▶ [Listing]:
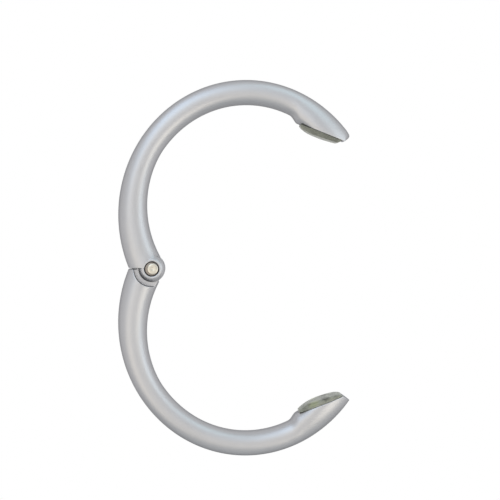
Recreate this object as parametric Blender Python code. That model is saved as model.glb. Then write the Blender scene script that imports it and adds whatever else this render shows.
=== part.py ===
"""Ring-type purse hook, standing open on its stop.

Two half-ring arms turn on one hinge pin. Each ends in a wedge head whose oblique seat carries a non-slip pad.
The upper pad lies on a table's edge and the bag's strap hangs in the lower arm. A torsion spring in the hinge
shuts the ring.

World frame: metres, +Z up, the ring in the XZ plane. The origin is the middle of the upper pad's face.
Arm frame: each arm is drawn as it lies when the ring is shut, with the hinge pin along Y through the origin, the
closing plane at z = 0 and the tip towards +X. The lower arm is the upper one's mirror image below that plane.
"""

import bmesh
import bpy
from math import asin, atan, ceil, copysign, cos, floor, hypot, pi, radians, sin, sqrt
from mathutils import Matrix, Vector

# Arms: the arc that they follow. The pin lies at its inset from the outer line, a little above the arc's centre
RING_RADIUS = 0.0360
PIN_INSET = 0.00603
CENTRE_DROP = 0.00105
OVAL = 0.00033
HINGE_RISE = 0.00118
OVAL_LOW = radians(125)
OVAL_HIGH = radians(60)
HINGE_TOP = radians(175)

# Arms: their section, thickness in the ring's plane and depth along the pin
ARM_THICKNESS = 0.0070
HINGE_THICKNESS = 0.0094
ARM_DEPTH = 0.0080
HEAD_DEPTH = 0.0100
TAPER_END = radians(112)
TAPER_POWER = 1.35
ARM_POWER = 2.25
HEAD_POWER = 3.0

# Heads: a small flat at the tip, then the pad's seat up to the lip, behind which the arm narrows
TIP_FACET = 0.0022
SEAT_END = 0.0017
LIP_RISE = 0.0011
LIP_BLEND = 0.0038
LIP_CUT_SHARE = 0.68
FLARE_LENGTH = 0.0060
WIDEST_SHARE = 0.492
NOSE_SHARE = 1.25
NOSE_END_SHARE = 0.9
CLOSED_GAP = 0.0003

# How far each arm stands off the closing plane on the open stop
OPEN_HALF_ANGLE = radians(33.5)
STOP_GAP = 0.0003

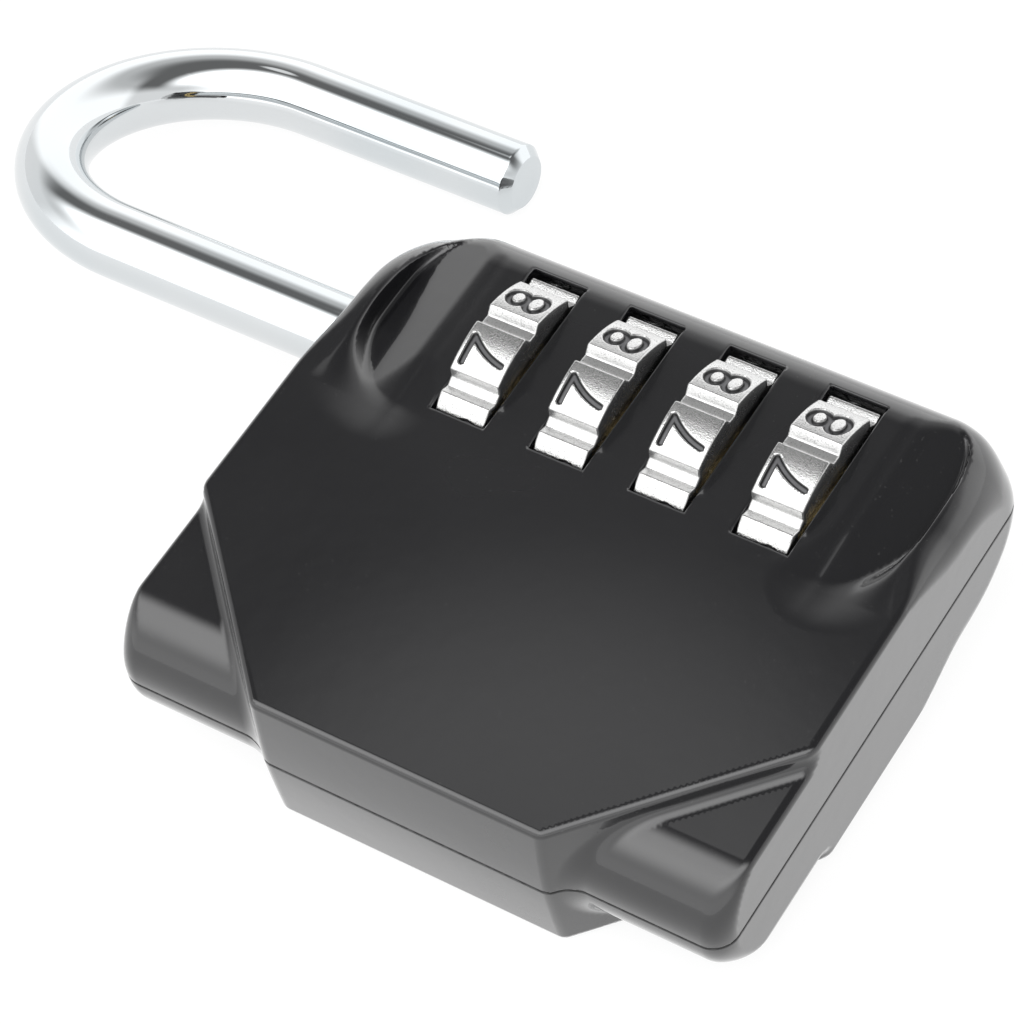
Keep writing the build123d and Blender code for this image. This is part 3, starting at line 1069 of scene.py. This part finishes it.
# ---- Floor, light and camera --------------------------------------------------------
@dataclass
class Studio:
    """White table, a bright tent of soft light, and the camera; sizes in metres."""

    tilt: float = 5.0
    rest_edge: tuple[float, float] = (-0.0369, -0.0074)
    table: float = 1.6
    eye: tuple[float, float, float] = (-0.1501, -0.09415, 0.2529)
    right: tuple[float, float, float] = (0.5238, -0.8410, -0.1372)
    up: tuple[float, float, float] = (0.7268, 0.3567, 0.5871)
    forward: tuple[float, float, float] = (0.4447, 0.4071, -0.7978)
    lens: float = 142.7
    dim_light: float = 0.17
    left_light: float = 2.8
    side_light: float = 0.7
    right_light: float = 0.5
    horizon_light: float = 0.8
    spot_light: float = 0.8
    spot_way: tuple[float, float, float] = (0.370, 0.360, 0.857)

    def floor(self) -> bpy.types.Object:
        """Makes the table.

        The lock's back edge and the drooping short leg both touch it, so in the lock's
        frame it is a plane turned a few degrees about Y.

        Returns:
            The floor.
        """
        tilt = math.radians(self.tilt)
        normal = np.array([math.sin(tilt), 0, math.cos(tilt)])
        level = normal @ np.array([self.rest_edge[0], 0, self.rest_edge[1]])
        spread = np.linspace(-self.table, self.table, 41)
        across, along = np.meshgrid(spread, spread, indexing="ij")
        down = (level - across * normal[0]) / normal[2]
        points = np.stack([across, along, down], axis=-1).reshape(-1, 3)
        quads = grid_quads(41, 41, False, False)[:, ::-1]
        piece = make_piece("table", points / MM, quads)
        material, t = new_material("white_table")
        soft = t.noise(9, 2)
        close_material(t, {
            "Base Color": t.mix(soft, (0.11, 0.11, 0.11, 1), (0.14, 0.14, 0.14, 1)),
            "Roughness": 0.7,
            "Specular IOR Level": 0.1,
            "Emission Color": (1.0, 1.0, 1.0, 1),
            "Emission Strength": 0.89,
        })
        piece.data.materials.append(material)
        return piece

    def world(self) -> None:
        """Fills the surroundings with soft light.

        The strength is worked out from the direction: dim all round, with a wide bright
        light high on the left, weaker ones low on the left and right, a glow along the
        horizon and a small soft spot overhead.
        """
        world = bpy.data.worlds.new("soft_tent")
        bpy.context.scene.world = world
        world.use_nodes = True
        t = Tree(world.node_tree)
        way = t.node("ShaderNodeTexCoord", output="Generated")
        x, z = (t.node("ShaderNodeSeparateXYZ", inputs={0: way}, output=name)
                for name in ("X", "Z"))
        left = ((0 - x).step(-0.25, 0.1) * z.step(0.35, 0.9) * self.left_light
                + (0 - x).step(0.2, 0.7) * self.side_light)
        right = x.step(0.42, 0.62) * (1 - z.step(0.6, 0.85)) * self.right_light
        glow = (1 - z.step(0.32, 0.6)) * self.horizon_light
        nearness = t.node("ShaderNodeVectorMath", {"operation": "DOT_PRODUCT"},
                          {0: way, 1: self.spot_way}, "Value")
        spot = nearness.step(0.9945, 0.9994) * self.spot_light
        back = t.node("ShaderNodeBackground", None,
                      {"Color": (1.0, 1.0, 1.0, 1),
                       "Strength": self.dim_light + left + right + glow + spot})
        t.node("ShaderNodeOutputWorld", None, {"Surface": back})

    def camera(self) -> None:
        """Sets up the camera."""
        data = bpy.data.cameras.new("camera")
        data.lens, data.sensor_width = self.lens, 36.0
        data.clip_start = 0.01
        camera = bpy.data.objects.new("camera", data)
        axes = Matrix((self.right, self.up, [-part for part in self.forward])).transposed()
        camera.matrix_world = Matrix.Translation(self.eye) @ axes.to_4x4()
        bpy.context.scene.collection.objects.link(camera)
        bpy.context.scene.camera = camera

    def build(self) -> None:
        """Makes the whole studio."""
        self.camera()
        self.floor()
        self.world()
        view = bpy.context.scene.view_settings
        view.view_transform = "Standard"


def main() -> None:
    """Builds every sub-assembly in order and reports each piece."""
    logging.basicConfig(level=logging.INFO, format="%(name)s: %(message)s")
    Studio().build()
    brass = TurnedMetal("turned_brass", (0.80, 0.62, 0.30, 1), (0.55, 0.40, 0.18, 1),
                        0.22, (0.15, 1, 0.15))
    steel = TurnedMetal("plated_steel", (0.66, 0.67, 0.68, 1), (0.42, 0.42, 0.44, 1),
                        0.26, (0.15, 1, 0.15))
    spring = TurnedMetal("spring_steel", (0.58, 0.58, 0.60, 1), (0.34, 0.34, 0.36, 1),
                         0.24, (1, 0.12, 1))
    for piece in Casing(BlackLacquer().make()).build():
        log.info("%s: %d faces", piece.name, len(piece.data.polygons))
    for piece in Dials(CastNickel().make()).build():
        log.info("%s: %d faces", piece.name, len(piece.data.polygons))
    piece = Shackle(PolishedChrome().make()).build()
    log.info("%s: %d faces", piece.name, len(piece.data.polygons))
    inner = InnerWorks({"brass": brass.make(), "steel": steel.make(),
                        "spring": spring.make()})
    log.info("%d inner pieces dressed", inner.dress())


if __name__ == "__main__":
    main()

▶ [Set problem]: Reproduce word for word the lines of the records above, beginning at the first and ending with the line where "on its stop." appears, and nothing past it.

▶ [Exercise response]:
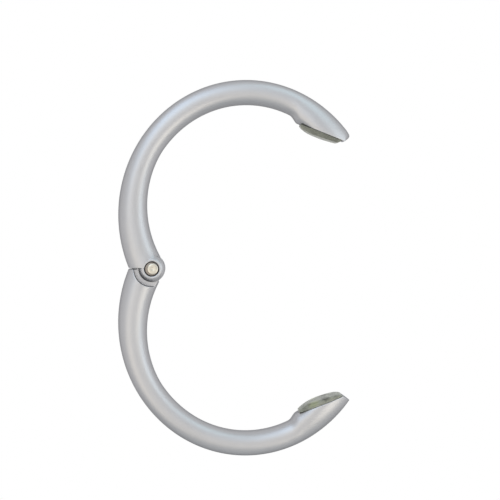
Recreate this object as parametric Blender Python code. That model is saved as model.glb. Then write the Blender scene script that imports it and adds whatever else this render shows.
=== part.py ===
"""Ring-type purse hook, standing open on its stop.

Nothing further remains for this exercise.